Contract structure itself matters. The Thunder has negotiated deals that include player options, team options, and non-guaranteed money. These mechanisms provide escape routes if a player underperforms or if injury limits his availability. When the team acquired Gilgeous-Alexander, it accepted a longer-term financial commitment in exchange for control and predictability. Conversely, shorter deals create roster flexibility but require constant free-agent acquisitions to maintain depth.

The 2024-25 season represents an inflection point. Several players are entering the final year of their current deals, and the front office will soon decide whom to extend and whom to allow to leave in free agency. Those decisions cascade directly into payroll implications for 2025-26 and beyond. If the Thunder extends Isaiah Joe, for example, his annual salary will climb significantly; if it lets him walk, it opens cap space but also weakens the rotation.

Draft capital intertwines with salary strategy. The Thunder has accumulated first-round picks in recent years, and each new draft pick enters the league on a predetermined salary scale. A lottery pick in the 2024 draft earns roughly $4-5 million in year one, growing modestly each season. That mechanism allows the team to add talent cheaply before these players reach restricted or unrestricted free agency. The organization's ability to improve through the draft rather than expensive free-agent signings has been central to its recent competitiveness.

Comparison across the conference sharpens the picture. The Denver Nuggets, with Nikola Jokic and Jamal Murray, carry heavier payroll commitments while remaining competitive. The Los Angeles Lakers, burdened by aging contracts and previously expensive acquisitions, have less flexibility. The Minnesota Timberwolves restructured their roster after realizing that paying Anthony Edwards, Karl-Anthony Towns, and Rudy Gobert simultaneously limited their ability to add complementary pieces. The Thunder has avoided that trap by maintaining a flatter payroll distribution.

International scouting and overseas player development also factor into salary economics. If the Thunder can sign a developed player from overseas at below-market rates because few NBA teams have identified him, it gains a competitive advantage at minimal cost. This approach requires deep scouting networks, which the organization has invested in during recent years.

The front office faces a real constraint most fans don't fully appreciate: the organization operates as a business.
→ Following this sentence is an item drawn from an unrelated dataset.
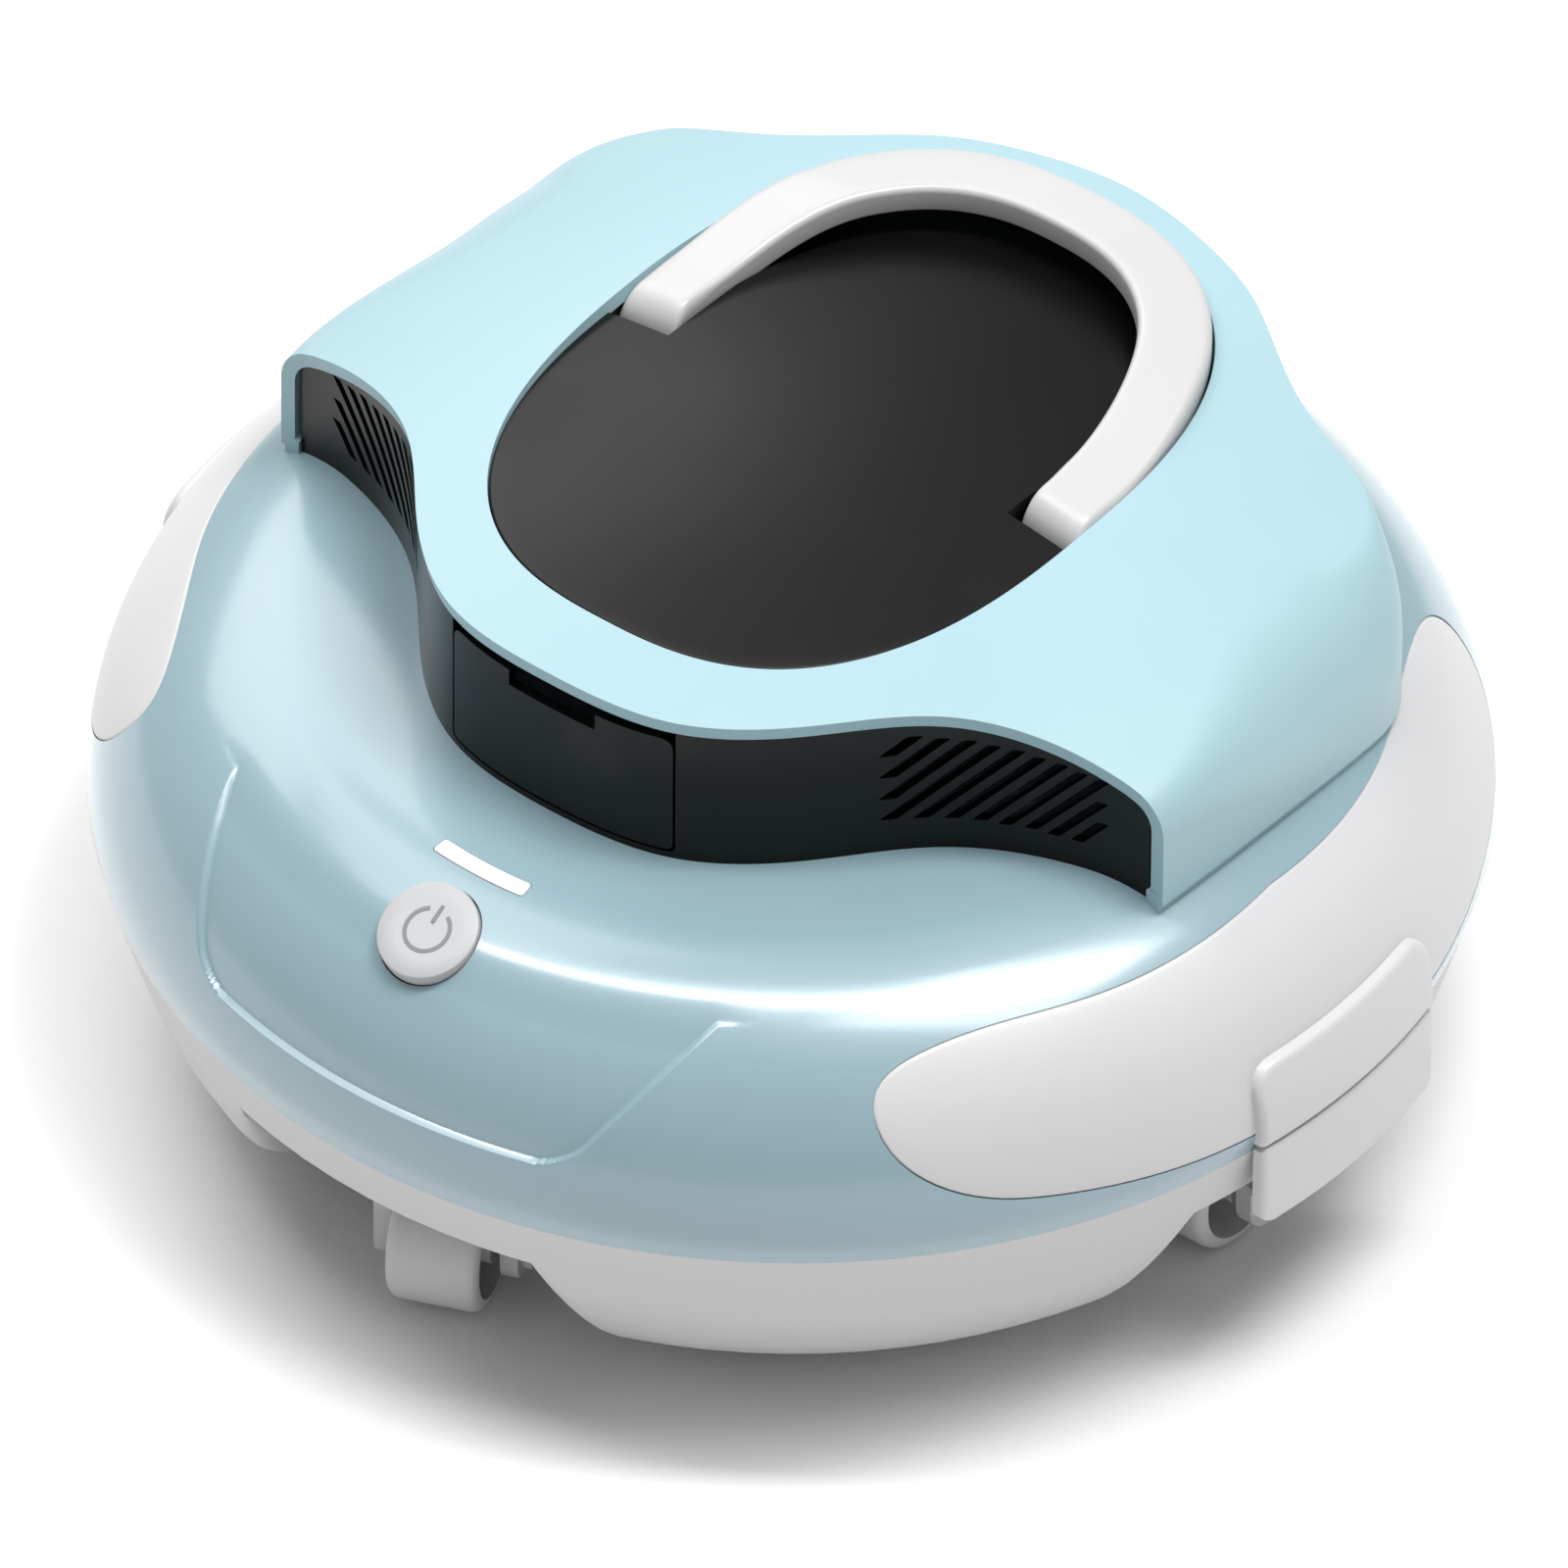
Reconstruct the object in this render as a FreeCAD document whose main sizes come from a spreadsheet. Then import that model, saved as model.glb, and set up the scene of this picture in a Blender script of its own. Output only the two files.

The Thunder plays in Oklahoma City, which generates substantial local revenue but less than Los Angeles, New York, or Chicago. That reality limits the total salary investment the ownership group is willing to make. Paying into the luxury tax beyond a certain threshold becomes economically irrational unless the payoff is immediate championship contention. The Thunder's current path assumes that building a young core now, keeping payroll moderate, and then investing when the team reaches its competitive peak is the optimal long-term strategy.

Understanding the payroll structure reveals why the Thunder made specific trades and free-agent decisions that seemed puzzling at the time. The front office sees three to five years ahead, balancing immediate competitiveness against future flexibility. That perspective explains why the organization wasn't willing to extend or retain certain veterans, even when they might have helped in the current season.

For fans tracking the Thunder's direction, payroll decisions are leading indicators. When the front office extends a young player to a significant long-term deal, it's signaling confidence. When it lets a veteran walk, it's signaling that another direction is preferable. Those moves, rooted in salary cap mathematics, ultimately determine which players will be suiting up at Paycom Center next season.